Section 14(e) and Regulation 14E

  • Reg 14E applies to tender offers for securities of non-reporting companies. Under Rule 14d-1(a), Reg 14E applies to tender offers for any securities (other than exempted securities, as defined by Section 3(a)(12)), including issuer and third-party tender offers, (i) whether for debt or equity securities, (ii) whether or not the securities belong to a class registered under Section 12, and (iii) whether or not the subject company, as defined in Item 1000(f) of Reg M-A, is required to file periodic reports under Section 15(d).
  • In two competing tender offers, the bidders describe their intent to acquire any shares remaining after completion of their offers through second-step “squeeze-out” transactions.  If the type or the amount of the consideration to be paid in the squeeze-out changes from the consideration disclosed in the initial offer materials, the bidders are obligated to keep the first-step tender offers open for a minimum of ten business days from the date that a change is first published, sent or given to security holders, and the bidders must extend the offers if needed to ensure this minimum period of time. Although Rule 14e-1(b) is not directly implicated because the terms of the first-step tender offer are unchanged, the type or amount of consideration to be offered in the “squeeze-out” may be material to shareholders’ decision to participate in the first-step tender.  A material change to the consideration offered in the second-step may therefore be comparable in significance to a material change in consideration offered in a tender offer subject to Rule 14e-1(b). See footnote 70 in Release No. 23421 (July 11, 1986).

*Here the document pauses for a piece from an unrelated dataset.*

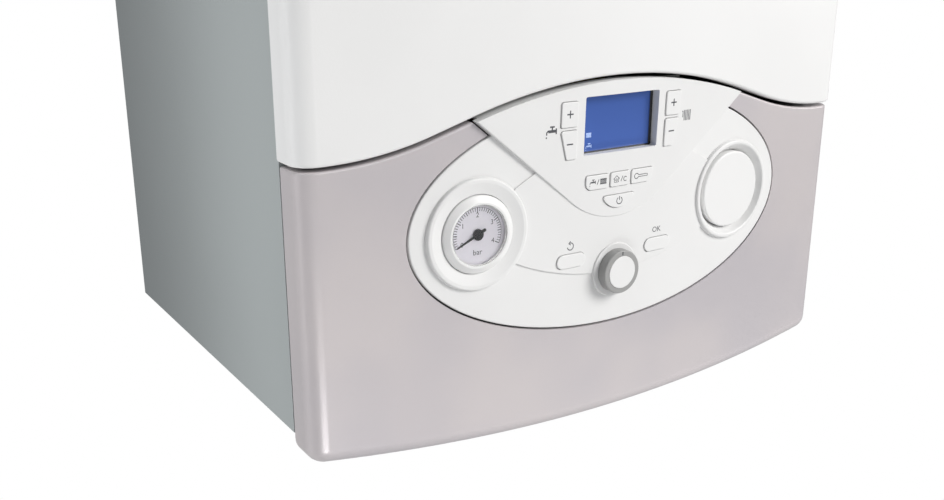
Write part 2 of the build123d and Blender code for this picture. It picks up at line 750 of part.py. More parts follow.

  • Rule 14e-1(c) requires that an offeror in a tender offer either pay the consideration offered or return the securities tendered “promptly” after the withdrawal or termination of the tender offer. Depending on the length of the delay, the staff will not object if the offeror delays payment because it must obtain regulatory approvals before completing the purchase, provided the tender offer materials fully disclose the possibility of the delay.
  • In a third-party tender offer, the target may satisfy its requirement to publish, send or give to security holders the statement required by Rule 14e-2 by attaching its solicitation/recommendation statement to materials sent by the bidder to security holders. If the tender offer is subject to Reg 14D, the target must also comply with its obligations under Rule 14d-9.
  • Before commencement by the issuer of a  Rule 13e-4 tender, the issuer would not violate Rule 14e-3 if the issuer purchased in the open market some of the securities that will be the subject of the tender offer. Under Rule 14e-3, if an issuer has taken a substantial step to commence, or has commenced, a tender offer, “any other person” in possession of MNPI relating to the tender and acquired from the issuer or any of its officers, directors, partners or employees or any other person acting on the issuer’s behalf must “disclose or abstain from trading.” “Any other person” means “someone other than the offering person, or in the case of an issuer tender offer, the issuer.” (See fn 34 in Release No. 34-17120 (September 4, 1980). To the extent the issuer had publicly announced its intention to commence a tender offer, the issuer would have to consider the application of Rule 14e-5 to its proposed open market purchases.
  • An arrangement under which directors of an acquired company become directors of the acquiring company without an election is not subject to Rule 14f-1. Rule 14f-1 would apply only in the converse situation where there is an arrangement for the acquiring company to appoint directors of the acquired company without an election.